AIM OF THE TASK —
Note how many lines contain "high" and give that number, with nothing else.

DATA FOR THIS EXERCISE —
************

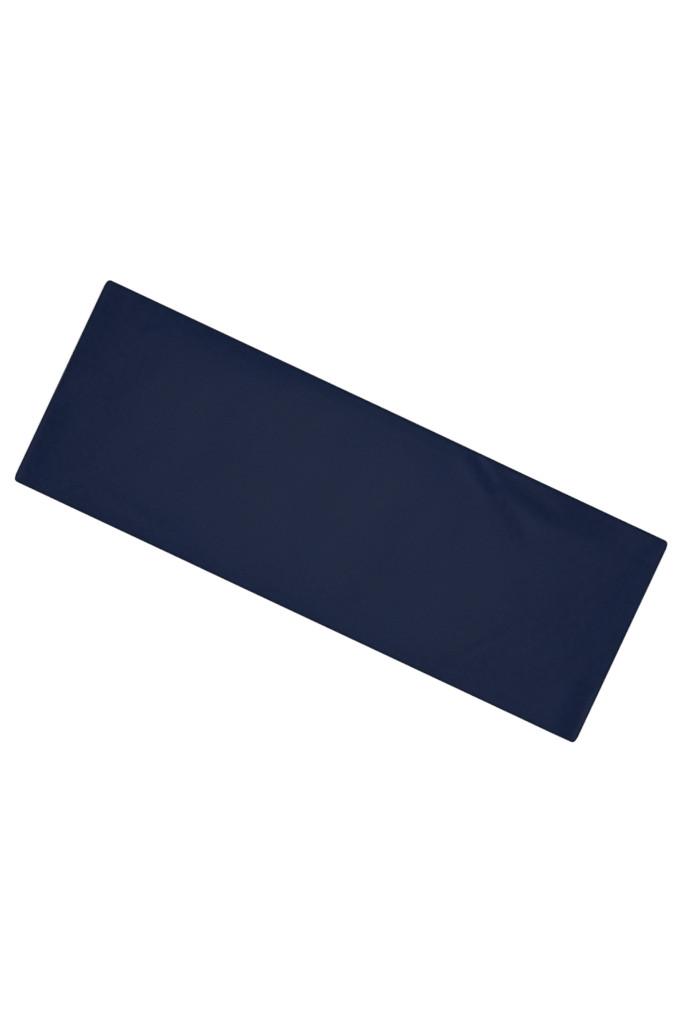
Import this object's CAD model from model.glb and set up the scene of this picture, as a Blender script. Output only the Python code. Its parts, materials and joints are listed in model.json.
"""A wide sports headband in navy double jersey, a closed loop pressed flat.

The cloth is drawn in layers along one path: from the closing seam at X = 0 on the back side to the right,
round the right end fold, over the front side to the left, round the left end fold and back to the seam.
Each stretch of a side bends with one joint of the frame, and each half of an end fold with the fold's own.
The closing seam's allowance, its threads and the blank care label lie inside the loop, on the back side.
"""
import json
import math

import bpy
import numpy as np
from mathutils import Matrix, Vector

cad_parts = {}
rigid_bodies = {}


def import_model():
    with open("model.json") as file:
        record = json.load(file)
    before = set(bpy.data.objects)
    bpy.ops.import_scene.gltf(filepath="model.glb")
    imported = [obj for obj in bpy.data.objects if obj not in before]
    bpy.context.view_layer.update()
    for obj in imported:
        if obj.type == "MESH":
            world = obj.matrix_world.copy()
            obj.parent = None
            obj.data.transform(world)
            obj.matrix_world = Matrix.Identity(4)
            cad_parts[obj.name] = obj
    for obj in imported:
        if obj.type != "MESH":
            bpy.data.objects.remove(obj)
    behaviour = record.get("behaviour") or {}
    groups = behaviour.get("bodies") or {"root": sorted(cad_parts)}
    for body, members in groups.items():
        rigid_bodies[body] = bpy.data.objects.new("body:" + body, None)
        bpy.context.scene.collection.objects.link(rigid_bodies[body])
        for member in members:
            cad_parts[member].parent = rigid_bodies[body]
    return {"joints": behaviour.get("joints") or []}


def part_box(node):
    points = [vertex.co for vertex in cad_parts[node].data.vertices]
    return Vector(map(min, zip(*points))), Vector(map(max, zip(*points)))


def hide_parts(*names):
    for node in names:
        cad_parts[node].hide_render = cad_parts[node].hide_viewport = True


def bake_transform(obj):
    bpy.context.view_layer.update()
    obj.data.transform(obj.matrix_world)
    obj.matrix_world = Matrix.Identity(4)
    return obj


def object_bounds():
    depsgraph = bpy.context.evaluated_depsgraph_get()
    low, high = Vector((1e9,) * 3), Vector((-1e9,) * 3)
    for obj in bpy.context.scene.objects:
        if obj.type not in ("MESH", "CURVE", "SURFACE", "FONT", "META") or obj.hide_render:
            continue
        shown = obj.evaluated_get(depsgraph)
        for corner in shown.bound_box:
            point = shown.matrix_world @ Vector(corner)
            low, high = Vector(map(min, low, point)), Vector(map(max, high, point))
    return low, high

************

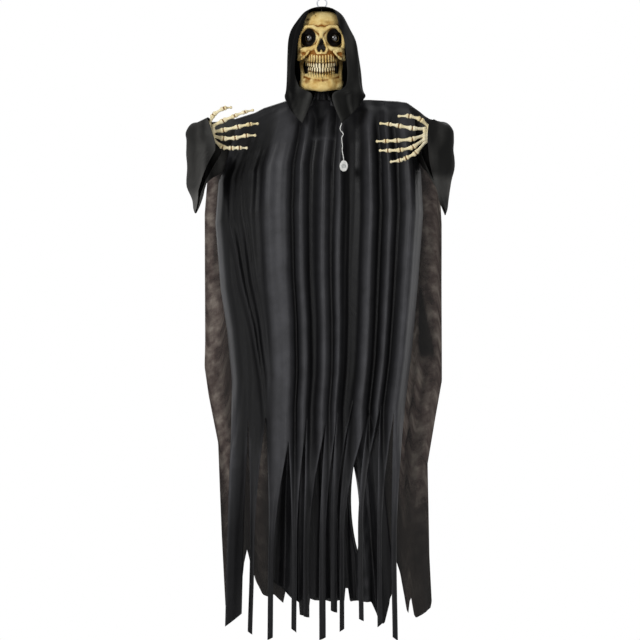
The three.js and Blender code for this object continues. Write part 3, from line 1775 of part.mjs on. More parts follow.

************

EXERCISE OUTPUT —
3